Second, even if the royalty should have been calculated using LuxSCS as the tested party, the Commission should have taken into account the increase in value of the intangible assets resulting from the CSA.
Third, the functions necessary to maintain the intangible assets should not have been treated as supplying “low value adding” services; thus, the Commission underestimated the value of remuneration LuxSCS should have received for those services.
In analyzing the Commission’s subsidiary findings, the Court found that the Commission failed to establish that LuxOpCo received an advantage.
Profit split method
The Court rejected the Commission’s finding that the profit split method with a contribution analysis was the more appropriate transfer pricing method in the case at hand. In applying the profit split method, the Court stated, both parties must perform unique and valuable functions; the Commission’s analysis of LuxOpCo’s functions, however, showed no evidence of that.
While the Commission may choose a transfer pricing method that it considers appropriate in a given case, it must still justify its choice of methodology, which it failed to do in this case. Even if the profit split method with a contribution analysis had been applied, the Court ruled, the Commission failed to establish that the remuneration of LuxOpCo would have been higher.
For the same reason, the Court also rejected the Commission’s finding that the choice of a profit level indicator based on operating expenses was inappropriate. The Court noted that the Commission departed from its qualification of LuxOpCo as a company “with management functions” and applied total costs as a profit-level indicator to remunerate LuxOpCo as a retailer. Still, the Court argued, LuxOpCo was a marketplace administrator that acted as an intermediary in its relations with third parties, not only a retailer.
Accordingly, the Court concluded, it is not apparent from the 1995 version of the OECD Guidelines that total costs were the appropriate profit-level indicator.
The Court agreed that accepting a ceiling (according to which LuxOpCo’s remuneration could not exceed a low percentage of its annual sales) could be a methodological error in applying the TNMM to determine LuxOpCo’s remuneration. Nonetheless, it concluded, this finding alone is not sufficient to establish an advantage, or to establish that LuxOpCo’s remuneration for the years in question was not at arm’s length.
For these reasons, the Court concluded that the Commission failed to demonstrate, to the requisite legal standard, the existence of State aid. Accordingly, it annulled the contested decision in its entirety.
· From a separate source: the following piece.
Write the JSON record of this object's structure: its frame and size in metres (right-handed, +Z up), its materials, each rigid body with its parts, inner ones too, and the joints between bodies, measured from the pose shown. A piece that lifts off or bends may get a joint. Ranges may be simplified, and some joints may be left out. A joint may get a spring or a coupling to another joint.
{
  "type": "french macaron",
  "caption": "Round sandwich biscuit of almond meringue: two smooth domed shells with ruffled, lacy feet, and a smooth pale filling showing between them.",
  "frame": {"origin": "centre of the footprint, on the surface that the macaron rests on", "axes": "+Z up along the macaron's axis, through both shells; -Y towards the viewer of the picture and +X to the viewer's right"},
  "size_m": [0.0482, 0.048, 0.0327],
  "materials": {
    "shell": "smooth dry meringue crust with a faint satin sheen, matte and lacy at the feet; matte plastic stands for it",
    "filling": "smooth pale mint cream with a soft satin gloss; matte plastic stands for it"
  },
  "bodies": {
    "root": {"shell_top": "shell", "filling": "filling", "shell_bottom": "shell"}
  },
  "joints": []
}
Taxpayers should continue to carefully analyze and contemporaneously document their transfer pricing methodology. The Commission has the onus of providing conclusive evidence that the application of a transfer pricing methodology reduced the taxpayer’s tax liability through intra-group prices that did not correspond to market outcomes. Interestingly, the Court held that subsequent OECD Transfer Pricing guidelines cannot be used to examine the arm’s-length nature of a transaction to the extent that they change or enlarge the previous guidelines.
While the case concerned a tax ruling, as stated by the Court, any aid would only manifest itself in the acceptance of the annual tax returns by the Luxembourg tax authorities. As a result, not only tax rulings may result in State aid investigations, so taxpayers should maintain appropriate documentation of transfer prices used in tax returns.
1. Luxembourg v. Commission, Cases T-816/17 and T-318/18.
2. Commission Decision (EU) 2018/859 of 4 October 2017 on State aid SA.38944 (2014/C) (ex 2014/NN).